Tom Spears, Canwest News ServicePublished: Friday, April 04, 2008
OTTAWA -- Loons, those serene emblems of peaceful wilderness lakes, are emerging in modern research as bloodthirsty attackers that drive out or kill their neighbours and take over the rivals' families.
And that lovely, haunting call? It's often a prelude to a fight. Sometimes a fight to the death, if one loon can dive under its rival and stab that sharp beak up into its heart.
It only looks like the same pair of loons returning year after year to the same lake, says professor Charlie Walcott of Cornell University.
Sure, that sometimes happens -- but it only lasts until an intruder lands on the lake, kicks out the resident male or female, and takes the loser's spot.
"Because loons look very much alike, you may not see the effects of the takeover that happened a week before you arrived," he said. "We only see it because our loons are all banded.
"You see the pair of loons gliding along peacefully. Most of the time, we don't see the effects of these intrusions. Mostly, I think, because we tend to get up later than the loons, and the intrusions tend to happen around daybreak."
Walcott's research comes from a couple of hundred small lakes in Wisconsin. He has watched loons for nearly 20 years along with biologist Walter Piper of Chapman University in California. Walcott studies neurobiology and behaviour and is dean of the university faculty at Cornell.
Here's how the hostile takeover works: A lone male or female flies over a lake and gives out a coded call -- a high, laugh-like sound that acts as a challenge.
The rival below answers, in a very different call. It's the more familiar loon call. Walcott calls it the yodel.
And the yodel contains information about the loon on the lake's surface. In particular, it shows the bird's weight (smaller birds have a higher pitch) -- crucial intelligence for the intruder if there's going to be a fight.
Sometimes, the intruder flies away. Sometimes it lands.
If it's a female, there can be a scuffle with the local female. The two birds beat each other with powerful wings and try to drown each other, but one bird inevitably gives up before either is killed.
Males, though, fight to the death in about 30 per cent of cases, in a savage fight that can last all day.

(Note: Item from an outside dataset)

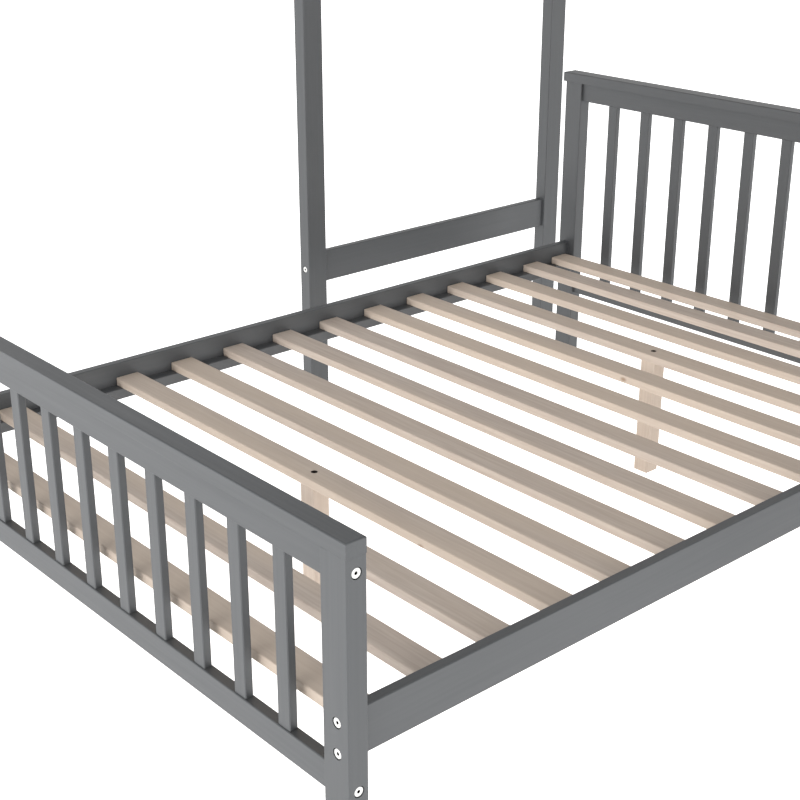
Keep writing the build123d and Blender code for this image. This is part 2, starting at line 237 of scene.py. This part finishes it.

For unknown reasons, he says, it's always the resident bird that is killed in these cases.
If the attacking male or female wins, it moves in to stay and takes over the mate of the defeated rival.
Loons can live 30 years, but they usually stay on one lake for about four or five years.
"It has been known that there were intrusions but nobody understood how it worked, so I think all of this is brand new," he says. His work is published in a science journal called Animal Behavior.